The mass killings and imprisonment in the Philippines will not dry up demand for drugs: The many people who will end up in overcrowded jails (as is already happening) will have a high chance of becoming addicted in prison. There is always smuggling into prisons and many prisons are major drug distribution and consumption spots.

As long as there is demand, supply and retailing will persist, simply taking another form. In fact, there is a high chance that Duterte’s hunting down of low-level pushers (and those accused of being pushers) will in fact significantly increase organized crime in the Philippines and intensify corruption. The dealers and traffickers who remain on the streets will only be those who can either violently oppose law enforcement and vigilante groups or bribe their way to the highest positions of power. By eliminating low-level, mostly non-violent dealers, Duterte is paradoxically and counterproductively setting up a situation where more organized and powerful drug traffickers and distribution will emerge.

Inducing police to engage in de facto shoot-to-kill policies is enormously corrosive to law enforcement (not to mention the rule of law). Moreover, corrupt top-level cops and government officials tasked with such witchhunts will have the perfect opportunity to direct law enforcement against their drug business rivals as well as political enemies, and themselves become the top drug capos.

A re-think

The Philippines should adopt radically different approaches: The shoot-to-kill directives to police and calls for extrajudicial killings should stop immediately, as should dragnets against low-level pushers and users. Law-enforcement and rule of law components of drug policy designs need to make reducing criminal violence and violent militancy among their highest objectives. The Philippines should build up real intelligence on the drug trafficking networks that President Duterte alleges exist in the Philippines and target their middle operational layers, rather than low-level dealers, as well as their corruption networks in the government and law enforcement. However, the latter cannot be used to cover up eliminating rival politicians and independent political voices.
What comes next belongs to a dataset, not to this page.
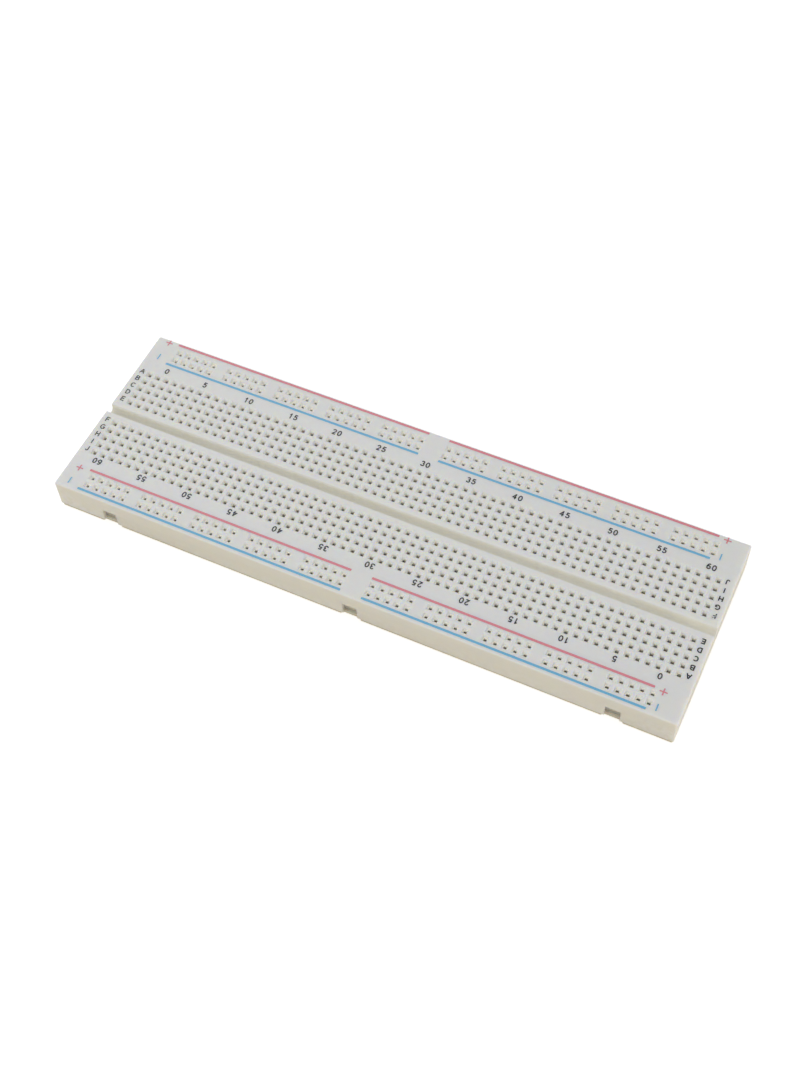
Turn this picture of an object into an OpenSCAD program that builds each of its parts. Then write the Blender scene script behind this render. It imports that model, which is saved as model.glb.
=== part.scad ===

To deal with addiction, the Philippines should adopt enlightened harm-reduction measures, including methadone maintenance, safe-needle exchange, and access to effective treatment. No doubt, these are difficult and elusive for methamphetamines, the drug of choice in the Philippines. Meth addiction is very difficult to treat and is associated with high morbidity levels. And with an estimated 687,000 people having turned themselves in to Philippine authorities in recent months, the meager number of current treatment facilities (about 50) won’t cut it. Instead of turning his country into a lawless Wild East, President Duterte should make the Philippines the center of collaborative East Asian research on how to develop effective public health approaches to methamphetamine addiction. It is only through these kinds of constructive steps that Duterte—and other regional leaders—can minimize the harms that drug use and trade pose. Instead, under Duterte’s existing policy, counternarcotics efforts themselves pose greater threats to society.